Deterministic training : To guarantee reproducibility in results across training sessions. When deterministic training is enabled, remember the seed you’ve inputted. Using the same seed with the same model, images, and parameters should consistently yield similar results. See MONAI deterministic training.
Once you set all these parameters, you can start the training.

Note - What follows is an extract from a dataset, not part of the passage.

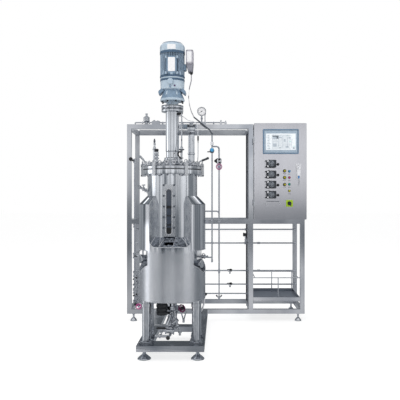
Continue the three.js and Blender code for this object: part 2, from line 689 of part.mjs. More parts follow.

You can monitor progress with the plots; should you want to stop the training you can do so anytime by pressing the Start button again, whose text should change to Click to stop.
In the results folder, you will have access to the weights from training (.pth files), which you can then use in inference.
Inference#
To start, choose the folder with images ready for inference, and the location you want to store your results.
Then, select the model you trained (see note below for SegResNet), and load your weights from training.
Note
If you already trained a SegResNet, set the counter below the model choice to the size of the images you trained the model on. (Either use the size of the image itself if you did not extract patches, or the size of the nearest superior power of two of the patches you extracted)
Example :
If you used \(64^3\) whole volumes to train the model, enter \(64\) in the counter.
If you extracted \(120^3\) patches from larger images, enter \(128\)
Use window inference when the size of your images is substantial. Ensure the size aligns with your images, as under-sizing might impact the quality of your results. You can keep the dataset on the CPU to reduce memory usage, but this might decelerate the process.
If you have anisotropic volumes, you can compensate by entering the resolution of your microscope.
By default, inference will calculate and display probability maps (values between 0 and 1). For a segmentation output with distinct labels, modify the threshold to the desired probability.
If instead you’d prefer instance labels, you can enable instance segmentation and select :
The method:
Voronoi-Otsu : objects will be assigned an ID by using the Voronoi diagram of the centroids of each object, then using Otsu’s thresholding to separate them. The sigmas should roughly match cell diameter.
Connected components : Every seperated object above the threshold will be labeled as an instance.
Watershed : Assigns identifiers to objects based on the gradient probability at the their center (set the threshold to a decently high value).
The threshold : Objects above this threshold will be retained as single instances.
Small object removal : To filter small artifacts; all objects below this volume in pixels will be removed.
Using instance segmentation, you can also analyze the results by checking the Save stats to CSV option.
This will compute :
The volume of each cell in pixels.
The centroid coordinates in \(X,Y,Z\).
The sphericity of each cell.
The original size of the image.
The total volume in pixels.
The total volume occupied by objects.
The ratio of \(\frac {Volume_{label}} {Volume_{total}}\).
The total number of unique object instance.
To visualise some of the results when running on a folder, you can leave the View results in napari option checked.
Note
Too plot your results, check out the provided notebooks
You can then launch inference and the results will be saved in your specified folder.
Scoring, review, analysis#
Labels review#
Using the review module, you can correct the model’s predictions. Load your images and labels, and enter the name of the csv file, keeps tracking of the review process( it records which slices have been checked or not and the time taken).
See the napari tutorial on annotation for instruction on correcting and adding labels.
If you wish to see the surroundings of an object to ensure it should be labeled, you can use `Shift+Click` on the location you wish to see; this will plot the surroundings of this location for easy viewing.
Once you finish reviewing, press the Not checked button to switch the status to checked and save the time spent in the csv file.
once satisfied with your review, press the Save button to record your work.
Analysis : Jupyter notebooks#
In the notebooks folder of the repository, you can find notebooks for plotting labels (full_plot.ipynb), and notebooks for plotting the inference results (csv_cell_plot.ipynb).
Simply enter your folder or csv file path and the notebooks will plot your results. Make sure you have all required libraries installed and jupyter extensions set up as explained for the plots to work.
With this complete, you can repeat the workflow as needed.